Let the Hamiltonian with canonical variables be [itex]H(q,p)=\frac{\alpha ^3 e^{2\alpha q }}{p^3}[/itex] where alpha is a constant.

1)Given the generating function [itex]F(q,Q)=\frac{e^{2\alpha q }}{Q}[/itex], find the expression of the new coordinates in function of the old ones: [itex]Q(q,p)[/itex] and [itex]P(q,p)[/itex].

2)Find the expression of [itex]K(Q,P)[/itex] and the corresponding Hamiltonian equations.

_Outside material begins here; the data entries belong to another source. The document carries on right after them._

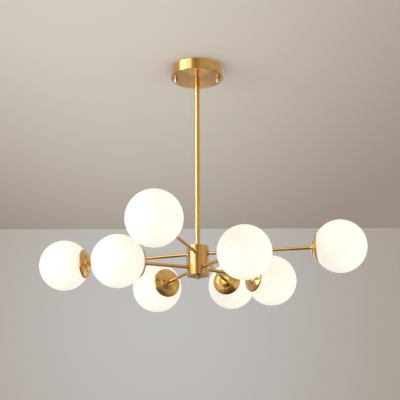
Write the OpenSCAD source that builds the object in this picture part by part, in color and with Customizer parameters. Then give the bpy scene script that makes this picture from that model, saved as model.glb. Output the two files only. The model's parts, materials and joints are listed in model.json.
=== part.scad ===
// Branch chandelier: eight opal glass globes on two tiers of straight brass arms.
// Millimetres, +Z up. The origin is the middle of the ceiling bracket's top face,
// so the ceiling is the plane z = 0 and the lamp hangs below it. The bracket lies along X.

/* [Layout] */
// Turn of the first long arm from the ceiling bracket's line
arm_turn = -15.4; // [-20:0.1:-10]
// Hub axis to globe centre on the four long, upper arms
long_reach = 332; // [300:1:380]
// Hub axis to globe centre on the four short, lower arms
short_reach = 204; // [190:1:215]
// How far the long arms hang below level
long_droop = 1; // [0:0.1:2]
// How far the short arms hang below level
short_droop = 2.2; // [0:0.1:3]
// Height between the two tiers of arms
tier_gap = 33.5; // [31:0.5:36]

/* [Globe] */
// Outer diameter of a glass globe
globe_d = 120; // [116:1:126]
// Glass wall
glass_t = 2.5; // [2:0.1:3.2]
// Outer diameter of the globe's screwed neck
neck_d = 32.8; // [31:0.2:34]

/* [Cup] */
// Diameter over the cup's rim band
cup_d = 69.5; // [64:0.5:74]
// Sheet thickness of the cup
cup_t = 1.2; // [1:0.1:1.4]
// Width of the rim band along the axis
rim_h = 2; // [1.5:0.1:2.6]
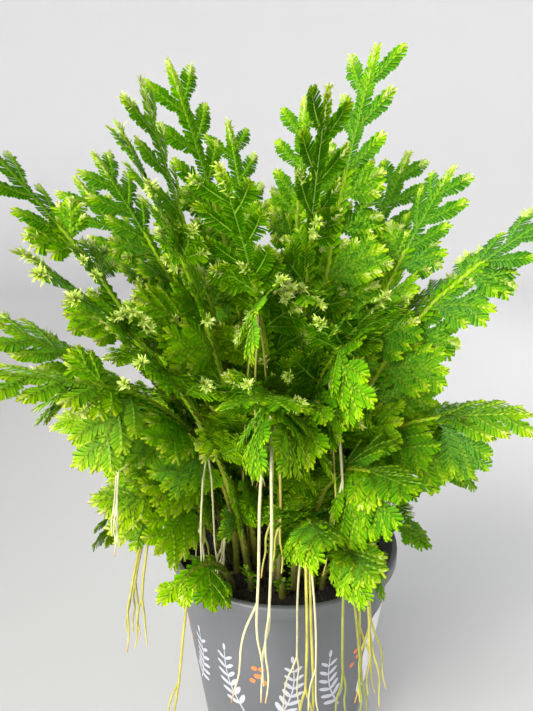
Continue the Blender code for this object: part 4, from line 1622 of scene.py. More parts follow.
@dataclass
class Frond:
    """A leafy stem: its stalk, its ribs, and the leaves along all of them."""

    plan: StemPlan
    stem: Line
    sprays: list[Spray]
    vigour: float  # how young its tips are, from 0 to 1
    nodes: tuple[str, ...]  # the solids that it stands for

    RIB_RADIUS = 0.42 * MM
    LOBE_RADIUS = 0.32 * MM
    END_RADIUS = 0.18 * MM
    STALK_STEPS_SHOWN = 40
    TUFT_LEAVES = 5
    ROSETTE_LEAVES = 44
    ROSETTE_OPENING = (10, 80)
    FROSTED_RIBS = 0.95
    FROSTED_FINGERS = 0.34
    FROST_POWER = 1.7
    FROSTED_TIP = 0.95
    BRIGHT_SHARE = 0.2
    OLD_SHARE = 0.68
    # painted light: the lower a spray hangs, the paler its leaves are painted, standing in for light that the
    # upper foliage keeps off it
    PALER_BELOW = 0.31
    # painted light and shade by side: sprays on the left are painted paler and those on the right darker, as
    # the light falls from the left
    SIDE_PALENESS = 0.12
    SIDE_REACH = 60 * MM
    LEFT_VIGOUR = 0.22
    # painted shade: more of the bluish sheen tint darkens the right-hand sprays
    RIGHT_BLOOM = 0.4
    LOW_TIP = 115 * MM
    HIGH_TIP = 185 * MM
    LIFT = 0.3 * MM
    MOST_RIGHT = -1.5
    RIB_END = 0.97
    SWELLING = 0.05
    SWELLING_TURN = 2.3
    STALK_LEAF_STEPS = 20
    TUFT_SPAN = (0.86, 0.99)
    TUFT_TURNS = (-0.8, 0.8)
    TUFT_LIFTS = (-0.1, 0.5)
    TUFT_LENGTHS = (1.2, 2.1)  # in millimetres, as are the widths and the lengths under them
    TUFT_WIDTHS = (0.7, 1.0)
    TUFT_SCATTER = 0.06
    ROSETTE_SPAN = (0.76, 1.0)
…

3)With the initial conditions [itex]Q(t=0)=Q_0[/itex] and [itex]P(t=0)=P_0[/itex], solve these equations for times [itex]t<P_0^2/2[/itex].

4)Find [itex]q(t)[/itex] and [itex]p(t)[/itex] for the initial conditions [itex]q(0)=0[/itex] and [itex]p(0)=1[/itex].

## Homework Equations

Lots of.

## The Attempt at a Solution

1)I found out [itex]Q=\frac{\alpha e^{\alpha q}}{p}[/itex] and [itex]P=\frac{p^2}{\alpha ^2 e^{\alpha q}}[/itex].

2)The Hamiltonian in function of the new variables gave me [itex]K=\frac{Q}{P}[/itex]. This simple expression makes me feel I didn't make any mistake yet.

3)Hamilton equations gave me [itex]\dot P=-\frac{1}{P}[/itex] and [itex]\dot Q = -\frac{Q}{P^2}[/itex].

Solving the first equation gave me [itex]\frac{P^2}{2}=-t+\frac{P_0^2}{2}[/itex]. But... I am adding a time with a linear momentum squared ( kg times m /s )^2. How can this be right? Even in the problem statement, they write "[itex]t<P_0^2/2[/itex]", does this even make sense?

By the way I do not know how to answer to question 3. Can someone help me?